Keputusan Menolong Warga Tionghoa yang Mempertaruhkan Nyawa
Bukan perkara mudah untuk memutuskan menolong warga Tionghoa kala itu. Sebab jika sampai tertangkap massa membawa orang Tionghoa, resikonya bisa saja mobil dibakar bahkan nyawa mereka akan terancam. Menghindari resiko itu, Bambang dan teman-temannya membuat skenario seakan-akan warga etnis China tersebut sudah meninggal bersimbah darah di dalam mobil mereka. Karenanya, mereka pun membeli lipstik merah, kain hitam, Fanta merah, tepung, dan beberapa hal lain yang bisa digunakan untuk membuat cairan seperti darah.

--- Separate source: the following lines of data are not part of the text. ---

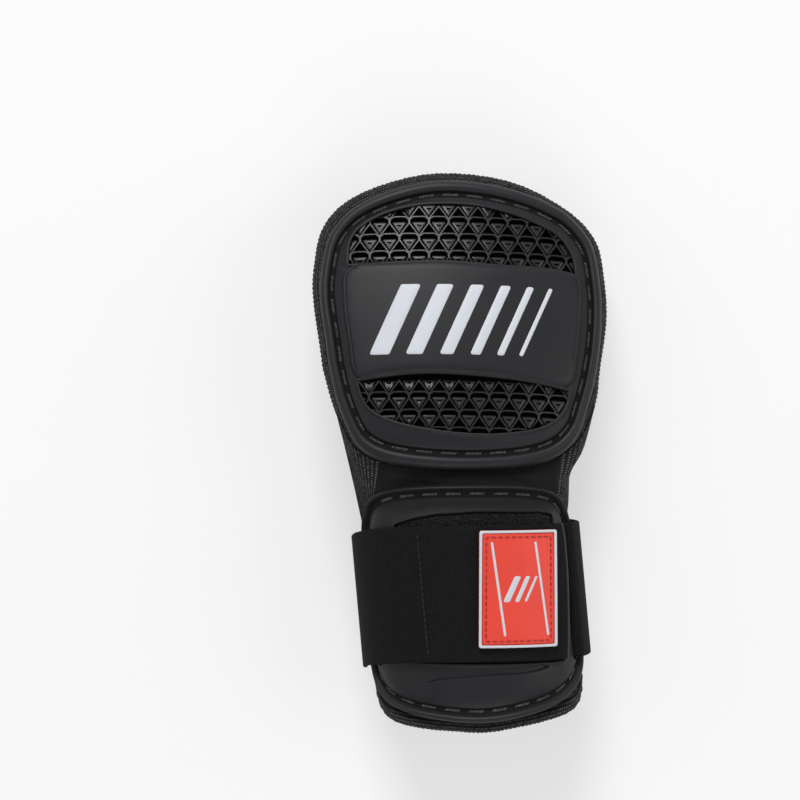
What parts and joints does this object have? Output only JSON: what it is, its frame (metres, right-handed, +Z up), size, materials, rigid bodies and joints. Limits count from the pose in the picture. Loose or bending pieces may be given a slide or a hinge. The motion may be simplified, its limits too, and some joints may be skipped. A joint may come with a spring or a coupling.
{
  "type": "batting hand protector",
  "caption": "Padded guard for the back of the hand and wrist with moulded shells, a lattice insert, a fabric neck and a hook and loop wrist strap.",
  "frame": {"origin": "middle of the whole guard's footprint, on the surface it lies on", "axes": "+Y towards the finger end, +Z up out of the shells, +X towards the little finger of a right hand"},
  "size_m": [0.112, 0.2112, 0.0634],
  "materials": {
    "shell_rubber": "matte moulded rubber",
    "lattice_rubber": "semi-gloss moulded rubber",
    "mesh_fabric": "black knitted mesh",
    "smooth_fabric": "smooth black stretch fabric",
    "foam": "closed-cell foam",
    "lining": "soft brushed lining",
    "elastic": "ribbed elastic webbing",
    "loop_pile": "fuzzy loop pile",
    "hook_tape": "hook tape",
    "label_red": "satin moulded rubber",
    "label_white": "satin moulded rubber"
  },
  "bodies": {
    "wrist": {"wrist_shell": "shell_rubber", "wrist_cover": "mesh_fabric", "wrist_foam": "foam", "wrist_liner": "lining", "loop_patch": "loop_pile", "strap_wrap": "elastic", "neck_panel": "smooth_fabric", "neck_mesh_left": "mesh_fabric", "neck_mesh_right": "mesh_fabric"},
    "hand": {"hand_shell": "shell_rubber", "lattice_insert": "lattice_rubber", "hand_cover": "mesh_fabric", "hand_foam": "foam", "hand_liner": "lining", "finger_loop_middle": "elastic", "finger_loop_ring": "elastic"},
    "flap": {"strap_flap": "elastic", "hook_patch": "hook_tape", "label_base": "label_red", "label_border": "label_white"}
  },
  "joints": [
    {"name": "wrist_flex", "type": "hinge", "parent": "wrist", "child": "hand", "pos_m": [-0.00002, -0.00951, 0.04869], "axis": [1, 0, 0], "range_deg": [-30, 34], "deforming": ["neck_panel", "neck_mesh_left", "neck_mesh_right"]},
    {"name": "strap_peel", "type": "hinge", "parent": "wrist", "child": "flap", "pos_m": [-0.03968, -0.05201, 0.0273], "axis": [0.0896, -0.996, 0], "range_deg": [0, 150]}
  ]
}
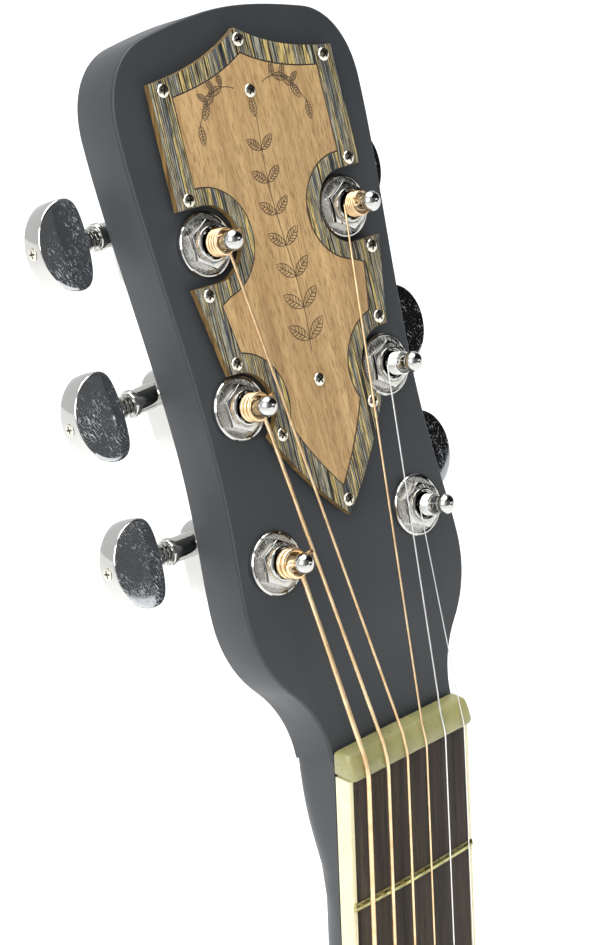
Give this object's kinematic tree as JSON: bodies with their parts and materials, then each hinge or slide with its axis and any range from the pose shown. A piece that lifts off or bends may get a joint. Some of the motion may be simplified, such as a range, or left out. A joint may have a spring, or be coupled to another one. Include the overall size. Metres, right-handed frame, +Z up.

Para warga Tionghoa yang akan mereka antarkan pun dilumuri cairan merah, selain itu mereka dibuat telentang bertumpuk layaknya jenazah. Pintu mobil dibiarkan terbuka dan Bambang meneriakkan kata darurat sehingga massa yang memblokade jalan bisa minggir dan memberi cela untuk mobil itu melaju. Dan akhirnya Bambang dkk bisa mengantarkan kesembilan orang itu dengan selamat ke bandara.
Berhasil Sampai Bandara dan Kresek Hitam
Setelah berhasil menarik nafas lega karena selamat sampai bandara, perwakilan dari sembilan orang Tionghoa itu memberi Bambang kantong keresek. Karena keadaan masih genting, Bambang dkk tidak mempedulikan apa isinya dan hanya bergegas pergi sebelum diketahui massa. Dan setelah sampai di kawasan Senen, ternyata isi kantong kresek adalah uang sejumlah Rp 86 juta. Setelah peristiwa tersebut Bambang menceritakan bahwa 9 orang tersebut kini memilih tinggal di Medan dan tak kembali lagi ke Jakarta. Hingga kini, Bambang dan orang-orang tersebut masih menjalin komunikasi dengan baik. Bahkan Bambang sempat menghadiri pernikahan salah seorang anak yang dulunya masih bocah saat kerusuhan Mei.
Begitulah segelintir kisah tentang Bambang dan kerusuhan Mei 1998. Keberanian Bambang dan teman-temannya menghadapi situasi sulit tersebut bisa menyelamatkan sembilan orang Tionghoa itu. Meski sudah 19 tahun berlalu, banyak orang yang masih ingin kasus yang menjadi teka-teki itu terungkap fakta yang sebenar-benarnya.